In the September 2012 OOG competition, CIHR approved 485 grants out of 1,610 proposals that it deemed “fundable” after peer review.  That leaves 1,125 fundable but unfunded research projects.  Since they have already been positively evaluated by CIHR reviewers, why not allow these applicants to try to raise the necessary funds from public contributions using a CIHR-certified crowdfunding campaign?

Academic research into crowdfunding has found that “project quality” is one of the key determinants of success for crowdfunding campaigns.  But as Pieter Droppert has pointed out, potential donors may find it particularly difficult to gauge the quality and likely impact of a proposed scientific research project, and may therefore be reluctant to contribute to it.  This is true even of practicing scientists, since a climatologist may find it just as difficult to evaluate a molecular biology project as a typical member of the educated lay public.

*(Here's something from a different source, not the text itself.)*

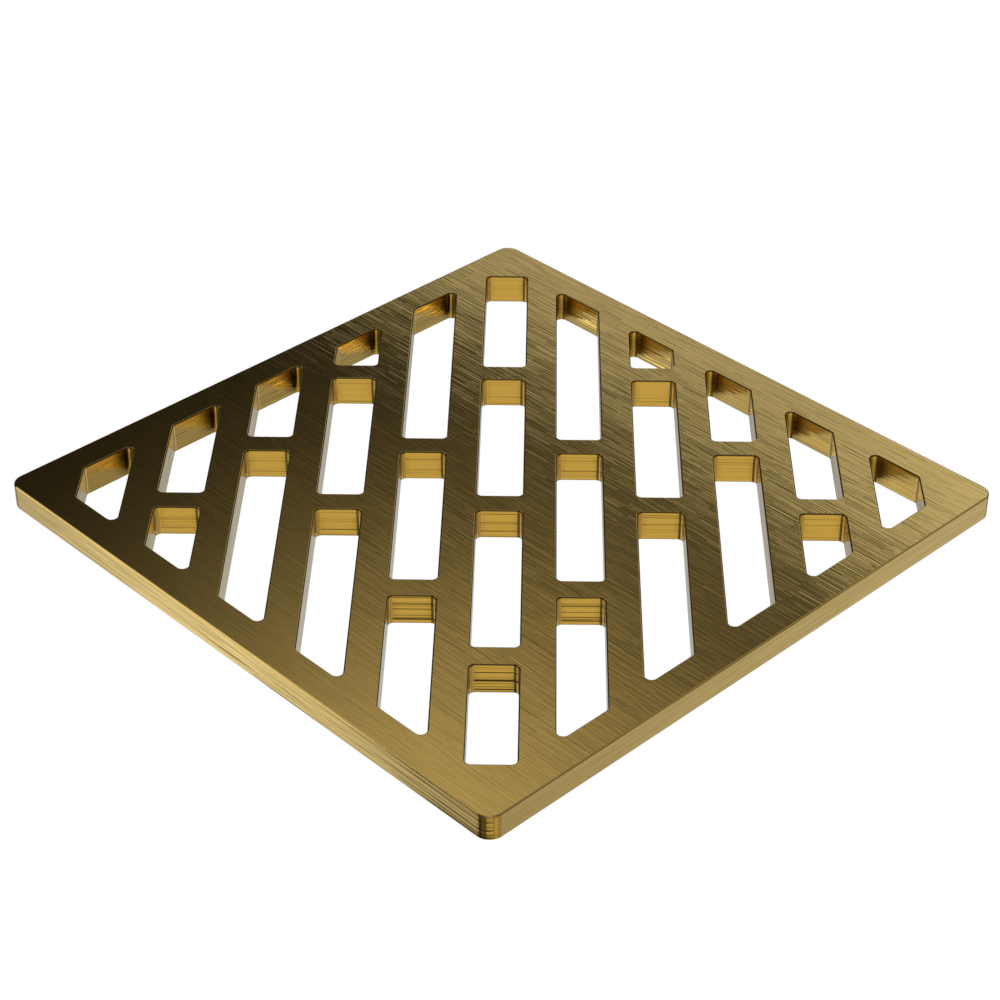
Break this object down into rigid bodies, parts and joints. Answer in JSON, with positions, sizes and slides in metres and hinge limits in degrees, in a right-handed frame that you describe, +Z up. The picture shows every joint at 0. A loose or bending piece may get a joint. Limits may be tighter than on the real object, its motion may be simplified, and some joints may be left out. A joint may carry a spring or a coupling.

CIHR and other funding bodies could go a long way to solving this problem by providing some kind of official certification of an OOG proposal’s reviewer ratings on either an in-house crowdfunding website or on a third-party portal.  This would give members of the public who are interested in financially supporting Canadian science an easy way of picking worthy projects.  It would also allow CIHR to recoup some of the costs of reviewing so many excellent but ultimately unfunded proposals.

According to CIHR’s own estimates, processing each OOG proposal costs about $3,100 in administrative and peer review expenses (and this is in addition to the $10,900 and 169 hours spent by applicants to prepare an application).  That works out to about $3.5 million spent on evaluating fundable projects that did not ultimately receive funding, in just one competition.  A CIHR-certified crowdfunding portal could help to recoup a significant portion of these sunk costs (not to mention the approximately $12 million spent by fundable but unfunded applicants in preparing their applications).  Even assuming a $50,000 or $100,000 investment in getting a pilot crowdfunding system up and running, the potential payoff is enormous.  Cancer Research UK has taken a similar approach for several years now, with several projects raising over 100,000 pounds (though their system aims to raise additional resources for already-funded researchers).  CIHR could create its own crowdfunding website or partner with independent crowdfunding portals to provide a “certification” option for submitted projects.  Either way, it’s definitely time for Canada’s funding bodies to jump on the crowdfunding express.